1.Why are you starting your business?

Be very clear and honest with yourself and others about your ‘WHY'. This is your purpose. Leadership is about telling the story of your purpose, having a purpose that others can also get excited about, inviting people on your journey and having them want to follow you. Followers make the leader.

2.Are you passionate about your purpose?

Only start a business when you are totally passionate about your purpose. The business is the ‘what’ and ‘how’ you'll achieve your purpose, and you'll need all that passion and energy (and more) to help you survive the hard times that will come as you learn what works, and what doesn't.

3.Have you got what it takes?

Persevere.
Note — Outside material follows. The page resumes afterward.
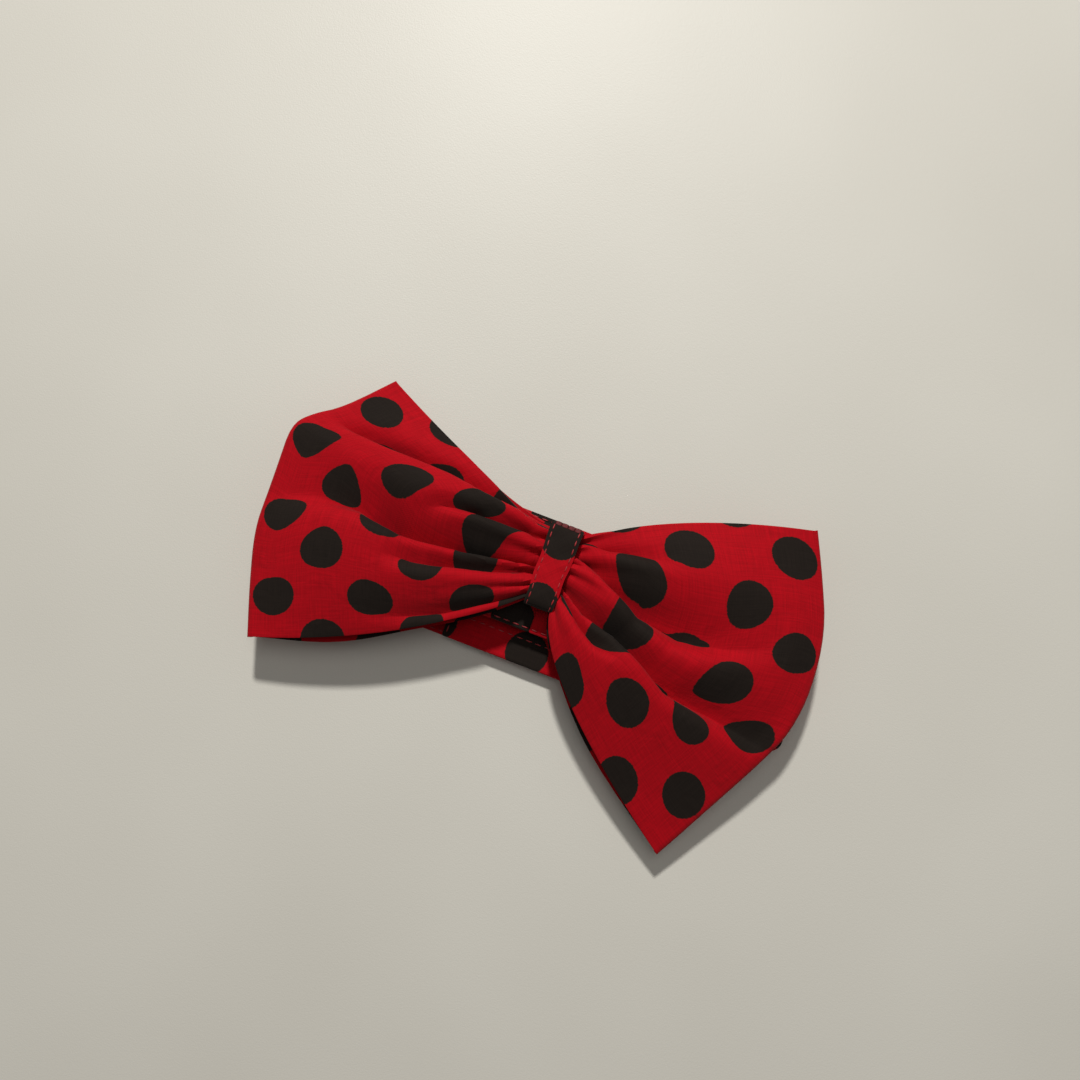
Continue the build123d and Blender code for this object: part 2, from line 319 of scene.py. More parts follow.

It will be much harder, take much longer, cost more money and take a higher emotional toll than you first believed. Be prepared for that.

4.Are you prepared to fail?

Fail fast and learn quickly. Most of our primary strengths in life and business come in the form of lessons we learnt in early failures. Those of us not failing are simply not trying hard enough to grow.

5.Who are you surrounding yourself with?

Always employ people smarter than yourself who can do things you can't and from whom you can learn.

6.Can you leave your perfectionism at home?

It's better to be approximately right than precisely wrong. Be prepared to make the best decision you can on the information you can currently obtain and make a decision. If you aim for perfection from day one, you'll never start. Start and learn quickly as you proceed.